In the text "O'neill-Elementary differential geometry (2nd edition)", there are following problems.
As we know, any unit speed-reparametrized curve can be viewed as an arc-length reparametrizated curve. Since the arc-length reparametrized curve must achieve the positive orientation, the problem 5 can be easily proved. But, I have a question for the problem 7. $\alpha$, $\bar{\alpha}$ are unit-speed curves.
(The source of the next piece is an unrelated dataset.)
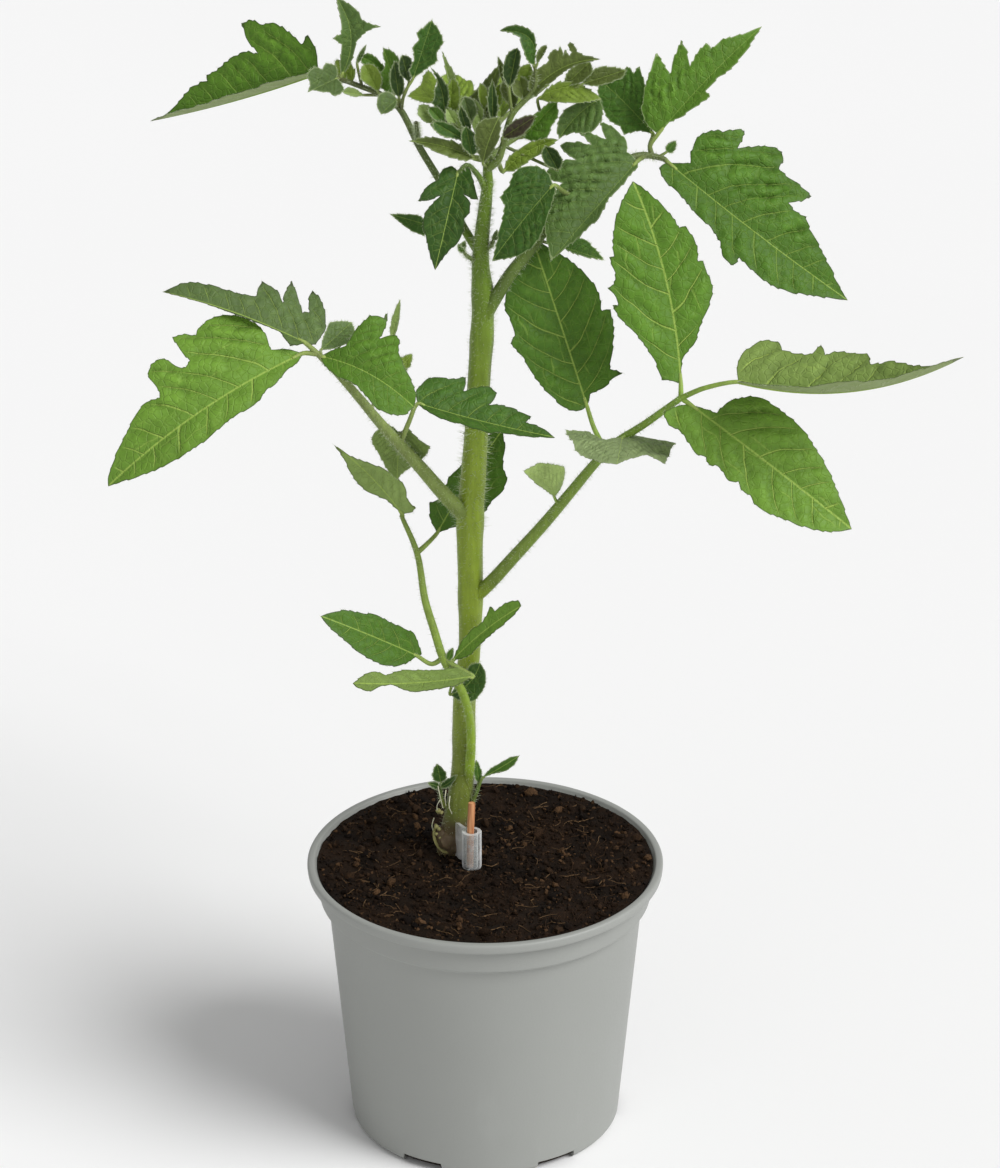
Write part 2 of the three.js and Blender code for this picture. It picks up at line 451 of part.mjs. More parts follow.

Then, why we have to admit the "minus sign"(opposite orientation) in the problem 7? I want to know the exact difference of two problems.
Best Answer
$$\alpha(s)=\bar{\alpha}(h(s))$$
Differentiate w.r.t. $s$
$$\alpha'(s)=\bar{\alpha}'(h(s))h'(s)$$
Take absolute value
$$|\alpha'(s)|=|\bar{\alpha}'(h)||h'(s)|$$
$|h'(s)|=1$
Here $h(s)$ should be continuous, otherwise $\alpha$ won't satisfy as a regular curve
$h'(s)=1$ or $-1$
$h(s)=\pm s +s_0$ for some constant $s_0$
Arclength parametrization only means $|\alpha'(s)|=1$ at each point on the curve, it doesn't tell us anyone about the orientation. Reversing the direction would still give us the arclength parametrization.